Context overload: Salesforce admins and architects must navigate messy notes and conflicting requirements, juggling technical design with business pressure.
Emotional fatigue: Teams build and rebuild the same features due to miscommunications.
Ownership erosion: When requirements shift weekly, accountability vanishes and burnout accelerates.
The link between bad discovery and burnout is direct, teams never feel “done.” Each project’s moving target becomes a psychological stressor, sapping motivation and creativity.
Breaking the Cycle: Intelligent, AI-Driven Discovery
The good news is, GenAI is finally stepping in where human bandwidth hits its limit. The Stanford 2025 AI Index Report shows that adoption of GenAI tools for project documentation and analysis has grown 15% as compared to the previous year. These tools are transforming the discovery stage from chaos to clarity.
Here’s how intelligent discovery works:
AI transcription + summarization: Project calls can be instantly converted into structured user stories.
Context extraction: Large language models trained on CRM data flag ambiguities like “auto-notify the right people” and request clarification before development begins.
Dependency mapping: Tools analyze Salesforce metadata to predict ripple effects e.g., whether a field update in Sales Cloud might affect Service Cloud automations.
Early alignment: AI-generated storyboards and org diagrams give stakeholders a clear blueprint to approve, cutting alignment cycles by half.
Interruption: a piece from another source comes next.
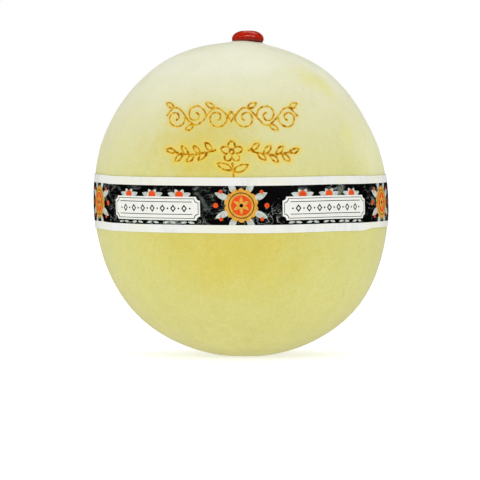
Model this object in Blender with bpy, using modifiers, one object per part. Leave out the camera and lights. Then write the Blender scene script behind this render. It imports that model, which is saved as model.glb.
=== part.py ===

Industry pilots show measurable results. Teams using AI-driven requirement extraction tools report reduction in time-to-first-build and less rework during UAT. In other words, AI transforms discovery from a bottleneck into an accelerator.
Building Resilience with Smarter Discovery Practices
Even as AI evolves, human alignment and discipline matter. Teams can reinforce their discovery processes through these best practices:
Standardize requirement formats: Enforce templates with acceptance criteria, dependencies, and measurable outcomes.
Centralize project context: Keep recordings, notes, and stories in a unified repository with version control.
Adopt a “validate early” habit: Review AI-generated or human-written requirements in real time with business users.
Measure rework: Track causes of redesigns or delays whether from ambiguity, late feedback, or scope creep and address root causes.
Prioritize mental load: Schedule discovery retrospectives to identify where cognitive overload can be reduced for the team.
The Takeaway: Fix the Start, and the Finish Fixes Itself
Discovery isn’t a prelude; it’s the foundation. When Salesforce teams begin with structured, data-rich, AI-assisted discovery, the result isn’t just faster delivery, it’s sustainable delivery.
By taming discovery chaos, eliminating rework, and protecting teams from burnout, organizations move from firefighting to foresight. The next evolution in project success isn’t in how we build. It’s in how we begin.